11 thoughts on “Iran to Israel

  1. I can’t tell if this video is meant to mock Birthright, and I never did the program.
    Still, after so many Jewschool comments ripping Birthright, I still can’t tell what all of the criticism is about. (If the issue is that funding should go to more worthy things–all of the poor people in Israel, day schools in the States–then that makes perfect sence.)
    Otherwise, what exactly is the problem? If you’re anti-Zionist, fine.
    But isn’t the whole idea that Birthright is a brainwashing tool aimed at 18-26 American Jews (because 25-year-old Americans are obviously so susceptible to brainwashing) a bit farfetched?

  2. Jonathan, do you need to review the Zionists=Monkeys cartoon? What bothers some is not that young Jews would be brainwashed to be Zionists. That’s understandable – young people are obviously helpless in the face of Zionist propaganda. That’s why places like Jewschool exist, to deprogram.
    What is beyond the pale is that, despite this high quality deprogramming, young Jews would still CHOOSE to be Zionists. It’s not enough to disagree – they must bludgeoned into submission, ridiculed out of existence, shamed into silence. Their choice is offensive, and for that, they must pay.

  3. The video is from Birthright and it is meant to mock Ahmadinejad’s concern for Palestinian rights. As for brainwashing, that is a bit strong of a term. However, Birthright is overtly focused on indoctrination into Zionist mentality, there is nothing far fetched about that.

  4. Maybe. But it’s farfetched that university-educated young adults, who were raised in one of the world’s most open society, can have their entire thinking transformed (against their better instincts of course) in 10 days.

  5. But it’s farfetched that university-educated young adults, who were raised in one of the world’s most open society, can have their entire thinking transformed (against their better instincts of course) in 10 days.
    Good point I don’t think I’ve seen been made before.
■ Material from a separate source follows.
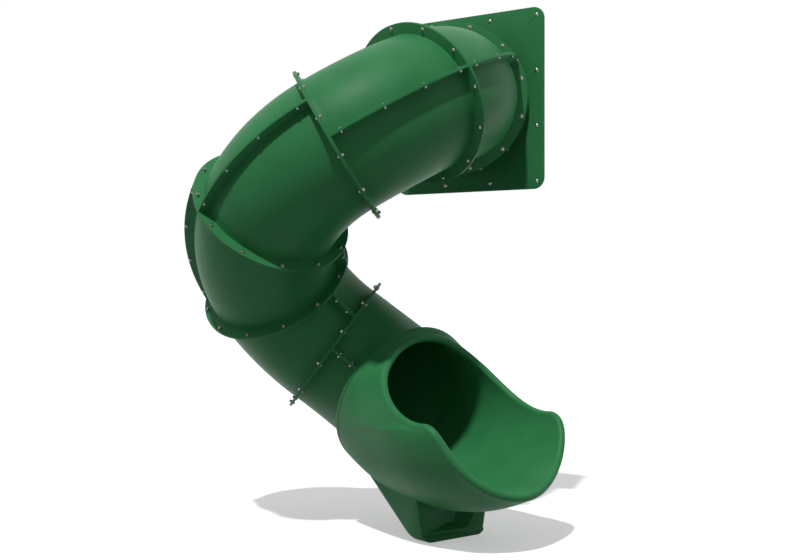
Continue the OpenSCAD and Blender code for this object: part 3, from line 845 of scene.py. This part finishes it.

  6. One of my concerns, as someone working in the field of Jewish education, is that the rise of the 10-day beaches-and-booze free trip to Israel has caused a drop in the number of kids going on longer, more substantive trips to Israel.
    I think part of the picture missing from Jonathan1’s comment is that the trip doesn’t aim to transform thinking – thinking rarely enters the picture. It seeks to transform feeling. I’m all for transforming feeling, and engendering a love for Israel as a Jewish homeland or whathaveyou. But Birthright Israel by and large does this in the context of a very narrow political understanding of Israel, and that’s not healthy for the thinking that hopefully happens when the high of the trip wears off. Because the trip is (er, was) so well-funded, this means that a huge percentage of this generation is not learning to love Israel as an ideal – they’re learning to love everything Israel does, right or wrong, even when it’s wrong, because Israel can do no wrong. And that kind of feeling seems to defy thinking.

  7. Hm, I think it’s likelier that — instead of learning to love everything the Israeli govt does & everything that happens in Israel, because Israel can do no wrong — the trip participants just stop loving Israel as soon as something contradicts what they were taught.